Anda kalmak demek;
sevdiğine sarıldığında,
” Marketten alacaklar var.”
“Şu borçları nasıl ödesek?” ya da
“Öğleye ne pişirsem?” gibi düşüncelerle; bedenen onla, ruhen uzakta olmak değildir.
Ona sımsıkı sarılırken,onun beden sıcaklığını hissedebilmektir.
Kokusunu içine çekebilmektir.
Ona dokunduğunda,varlığını; tüm bedenini hissedebilmektir.
Anda kalmak demek; yemek yerken;
“Yetiştirmem gereken işleri bugün bitirebilsem”,
“Şu iş görüşmesini ne zaman yapsam? “
“Çamaşırlar yıkanacak, akşama ne pişirsem?” gibi düşüncelerle, ne yediğinin farkına varmadan karın doyurmak değildir.
Yediğin her lokmanın tadına vararak,lezzetini hissederek,kokusuna vararak yiyebilmektir.
Sevdiğinle birlikteyken ; içtiğin o bir yudum çayın ya da kahvenin keyfine varabilmektir.
Anda kalmak demek ;
Bir arkadaşınla karşılaştığında,
” Bir sürü işim var, nerden de karşılaştık?” gibi düşüncelerle, yüzeysel davranış göstermek değildir.
Ondan alacağın, ona vereceğin bir şeylerin olduğunu bilmek demektir. Belki sıcacık sevgi dolu bir gülümseme seni gün boyu mutlu edecek.
Anda kalmak; yürürken, attığın her adımda yürüyebildiğin için şükredebilmektir.
Çevrene baktığında,görebildiğin her şeyde güzellik bulabilmektir.

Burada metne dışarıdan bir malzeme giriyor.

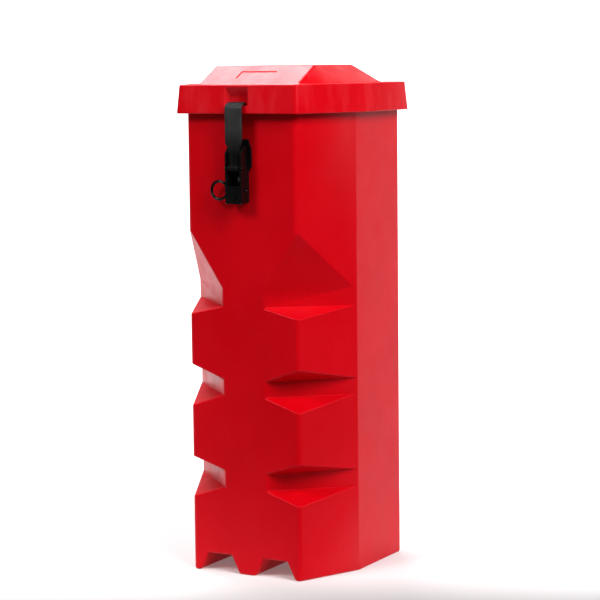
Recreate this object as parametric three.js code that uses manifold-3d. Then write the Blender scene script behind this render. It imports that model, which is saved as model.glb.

“Bir kuşun kanat çırpışında bile öğrenmem gereken bir şeyler olmalı” diyebilmektir.
Anda kalmak; farkında olarak, hissederek yaşayabilmektir .
Kendi varlığına, varlığının her zerresine şükredebilmek…
“İyi ki varım, iyi ki varız” diyebilmektir.